I hope you're taking some time to realize what burdens you're bearing--from all directions. You can withstand the load; just realize you don't bear it alone. God shares your turmoil. . .and so do your WISH friends. :grouphug:

Love you tons,
Erin
 
The rumors are dying down. The investigation by the school and state police has shown the rumors to be just that. I talked to the guidance counselors yesterday and they assure me all is well. DD is feeling better after being in school yesterday and will go again today.

DS spent time walking around the school yesterday after all the kids had gone. He knew he would be flooded with memories and emotions and didn't want his classmates to be around. I thought he was doing better. Then he attended the viewing last night. So many very sad people. :( He is not going to school today. I'm staying home and I'll attend the funeral with him. He is going to try to work at the movie theater tonight to take his mind off things for a little while. It is the opening of Star Wars and he is a big fan.

Yesterday I finally caved in and medicated with food. It wasn't pretty. Today I'll get to the grocery store and stock up on healthy stuff.

Thank you all for your kind words and especially your prayers. :grouphug: They mean so much. I'll try to take DS and puppy out for a walk in the sunshine today for some exercise.
 
No parent should have to bury a 14 year old talented vibrant daughter. The fact that she commited suicide made it so much harder. The funeral yesterday was beyond sad. In a church filled to capacity with 400+ people, many of them high school kids, you could hear a pin drop. DS spent time with his friends and most of them were very comforting to him.

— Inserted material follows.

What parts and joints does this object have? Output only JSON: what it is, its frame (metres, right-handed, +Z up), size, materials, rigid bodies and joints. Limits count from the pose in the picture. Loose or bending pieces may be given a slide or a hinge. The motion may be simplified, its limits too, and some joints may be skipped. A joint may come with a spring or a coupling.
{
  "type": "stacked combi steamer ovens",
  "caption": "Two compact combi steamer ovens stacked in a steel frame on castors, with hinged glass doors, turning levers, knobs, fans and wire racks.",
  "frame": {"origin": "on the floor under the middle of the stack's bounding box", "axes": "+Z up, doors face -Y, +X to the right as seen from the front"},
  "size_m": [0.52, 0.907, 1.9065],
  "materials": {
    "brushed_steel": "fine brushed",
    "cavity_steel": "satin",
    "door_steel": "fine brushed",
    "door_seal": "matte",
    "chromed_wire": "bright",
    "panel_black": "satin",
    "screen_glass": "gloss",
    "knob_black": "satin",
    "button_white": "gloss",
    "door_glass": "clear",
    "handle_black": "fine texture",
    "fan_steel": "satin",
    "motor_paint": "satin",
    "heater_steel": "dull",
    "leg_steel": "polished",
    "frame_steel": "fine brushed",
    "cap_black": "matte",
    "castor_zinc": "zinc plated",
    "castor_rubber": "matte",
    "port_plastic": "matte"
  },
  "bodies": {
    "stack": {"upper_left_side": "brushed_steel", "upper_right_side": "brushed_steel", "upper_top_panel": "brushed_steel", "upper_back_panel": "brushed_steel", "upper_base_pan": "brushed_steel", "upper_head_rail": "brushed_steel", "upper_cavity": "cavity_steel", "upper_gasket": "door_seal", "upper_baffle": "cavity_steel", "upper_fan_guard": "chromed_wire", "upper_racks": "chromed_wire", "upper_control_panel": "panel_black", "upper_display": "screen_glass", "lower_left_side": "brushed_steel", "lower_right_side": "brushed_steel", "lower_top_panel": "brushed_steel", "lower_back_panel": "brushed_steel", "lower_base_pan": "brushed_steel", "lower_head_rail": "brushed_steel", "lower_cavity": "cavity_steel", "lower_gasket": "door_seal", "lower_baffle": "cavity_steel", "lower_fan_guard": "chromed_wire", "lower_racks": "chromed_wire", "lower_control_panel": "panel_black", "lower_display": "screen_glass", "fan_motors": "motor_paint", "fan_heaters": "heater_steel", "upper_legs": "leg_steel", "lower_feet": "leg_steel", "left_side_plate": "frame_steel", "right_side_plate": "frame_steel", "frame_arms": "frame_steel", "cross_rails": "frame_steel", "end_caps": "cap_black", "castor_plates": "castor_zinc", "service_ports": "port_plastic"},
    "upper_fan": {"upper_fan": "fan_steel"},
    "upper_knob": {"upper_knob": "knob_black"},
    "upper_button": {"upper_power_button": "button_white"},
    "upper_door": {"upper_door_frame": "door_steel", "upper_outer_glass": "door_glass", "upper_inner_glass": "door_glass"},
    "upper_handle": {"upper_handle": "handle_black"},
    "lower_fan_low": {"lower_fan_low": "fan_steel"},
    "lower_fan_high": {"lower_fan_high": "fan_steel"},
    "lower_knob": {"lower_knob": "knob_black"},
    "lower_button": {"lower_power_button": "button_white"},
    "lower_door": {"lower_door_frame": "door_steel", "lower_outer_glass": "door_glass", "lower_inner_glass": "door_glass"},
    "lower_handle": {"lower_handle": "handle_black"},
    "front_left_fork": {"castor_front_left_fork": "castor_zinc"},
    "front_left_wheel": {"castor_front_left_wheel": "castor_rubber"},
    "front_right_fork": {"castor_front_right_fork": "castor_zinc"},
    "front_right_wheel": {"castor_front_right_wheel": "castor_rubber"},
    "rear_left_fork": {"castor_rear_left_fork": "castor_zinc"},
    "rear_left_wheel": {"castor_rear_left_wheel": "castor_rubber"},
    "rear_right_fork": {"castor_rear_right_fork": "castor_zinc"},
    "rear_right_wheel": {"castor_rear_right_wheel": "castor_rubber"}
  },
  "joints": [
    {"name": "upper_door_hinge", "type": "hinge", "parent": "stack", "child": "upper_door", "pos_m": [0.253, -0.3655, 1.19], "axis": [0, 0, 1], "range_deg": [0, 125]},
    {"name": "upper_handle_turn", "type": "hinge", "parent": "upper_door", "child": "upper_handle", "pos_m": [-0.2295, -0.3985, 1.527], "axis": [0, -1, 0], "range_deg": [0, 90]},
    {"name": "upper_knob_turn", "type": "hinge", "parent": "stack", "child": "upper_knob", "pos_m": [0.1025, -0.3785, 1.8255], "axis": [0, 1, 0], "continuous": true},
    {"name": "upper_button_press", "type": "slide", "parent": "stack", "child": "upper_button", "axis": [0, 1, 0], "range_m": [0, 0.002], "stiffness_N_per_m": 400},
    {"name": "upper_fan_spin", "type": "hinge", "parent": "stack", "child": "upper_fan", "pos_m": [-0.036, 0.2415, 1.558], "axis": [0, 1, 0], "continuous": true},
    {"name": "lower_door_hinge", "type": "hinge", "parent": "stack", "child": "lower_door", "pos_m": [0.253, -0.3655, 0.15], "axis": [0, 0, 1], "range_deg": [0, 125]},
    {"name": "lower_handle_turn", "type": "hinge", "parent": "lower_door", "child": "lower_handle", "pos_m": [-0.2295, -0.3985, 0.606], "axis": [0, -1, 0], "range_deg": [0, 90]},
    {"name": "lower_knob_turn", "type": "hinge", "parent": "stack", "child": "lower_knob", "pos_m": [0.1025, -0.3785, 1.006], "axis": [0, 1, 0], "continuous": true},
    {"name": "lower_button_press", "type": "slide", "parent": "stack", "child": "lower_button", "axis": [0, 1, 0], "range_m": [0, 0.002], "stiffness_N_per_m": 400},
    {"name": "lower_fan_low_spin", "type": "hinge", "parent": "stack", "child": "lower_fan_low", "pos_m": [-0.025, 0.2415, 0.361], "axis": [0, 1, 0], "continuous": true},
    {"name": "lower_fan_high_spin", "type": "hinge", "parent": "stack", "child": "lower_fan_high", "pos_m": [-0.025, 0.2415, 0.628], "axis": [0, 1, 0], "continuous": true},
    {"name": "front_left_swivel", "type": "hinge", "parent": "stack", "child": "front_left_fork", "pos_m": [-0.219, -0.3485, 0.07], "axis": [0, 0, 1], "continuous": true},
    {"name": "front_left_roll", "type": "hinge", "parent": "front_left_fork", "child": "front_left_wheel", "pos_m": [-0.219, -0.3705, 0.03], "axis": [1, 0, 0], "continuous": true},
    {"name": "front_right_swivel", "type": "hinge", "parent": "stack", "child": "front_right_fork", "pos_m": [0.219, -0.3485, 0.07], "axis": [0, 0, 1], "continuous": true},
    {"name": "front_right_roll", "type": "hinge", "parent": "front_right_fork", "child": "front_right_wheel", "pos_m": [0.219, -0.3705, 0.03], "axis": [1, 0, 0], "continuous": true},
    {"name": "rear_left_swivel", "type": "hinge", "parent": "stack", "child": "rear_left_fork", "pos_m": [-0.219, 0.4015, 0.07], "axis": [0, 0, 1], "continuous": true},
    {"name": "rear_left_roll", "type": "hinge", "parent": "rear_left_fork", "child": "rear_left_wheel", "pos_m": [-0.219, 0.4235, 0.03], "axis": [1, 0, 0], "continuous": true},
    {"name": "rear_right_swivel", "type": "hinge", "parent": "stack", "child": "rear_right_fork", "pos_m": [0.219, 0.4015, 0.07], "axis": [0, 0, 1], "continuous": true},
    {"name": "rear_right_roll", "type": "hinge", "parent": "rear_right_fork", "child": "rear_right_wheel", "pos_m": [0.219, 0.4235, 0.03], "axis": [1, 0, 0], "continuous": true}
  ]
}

Last evening DS put on his uniform and went to work at the movie theater. He says he did pretty well during his shift. I think it helped move him back into real life. He is at school today. It's a half day and most of it will be spent at the student talent show assembly. I'm starting to see glimpses of his usual personality, which is very heartening. He works again tonight.

A dear friend called me last night and suggested that I take today off to take care of me. I've been under stress at work and then I've spent this week caring for my hurting kids. I truly haven't had time to deal with my own emotions and fatigue. I'm home, still in my jammies, with just the puppy for company. I'll go to work for just a couple hours tomorrow morning to deal with the backlog of emails and work assignments so that Monday is easier. I can deal with the work without having to deal with the people. :p

Today is the day to restock the fridge with healthy foods, catch up on the laundry, and take time to rest and process all that has happened.

No plan for today - tomorrow is soon enough. :sunny:
 
Good morning, Doreen. Glad to hear you're in your jammies--there are definite healing properties in jammies. I think doctors should make better use of them. They could say things like "take two aspirin and get into your jammies."
:p

You're in my heart, dear WISH-sis.

Erin
 
Doe I think your friend gave you some great advice, and good job for taking it. I'm glad to hear that DS is moving through his grief, I know that is a huge relief for you. Give him time. Do the parents know why their daughter did this?

I'm sending you lots of :goodvibes today. Can you feel them?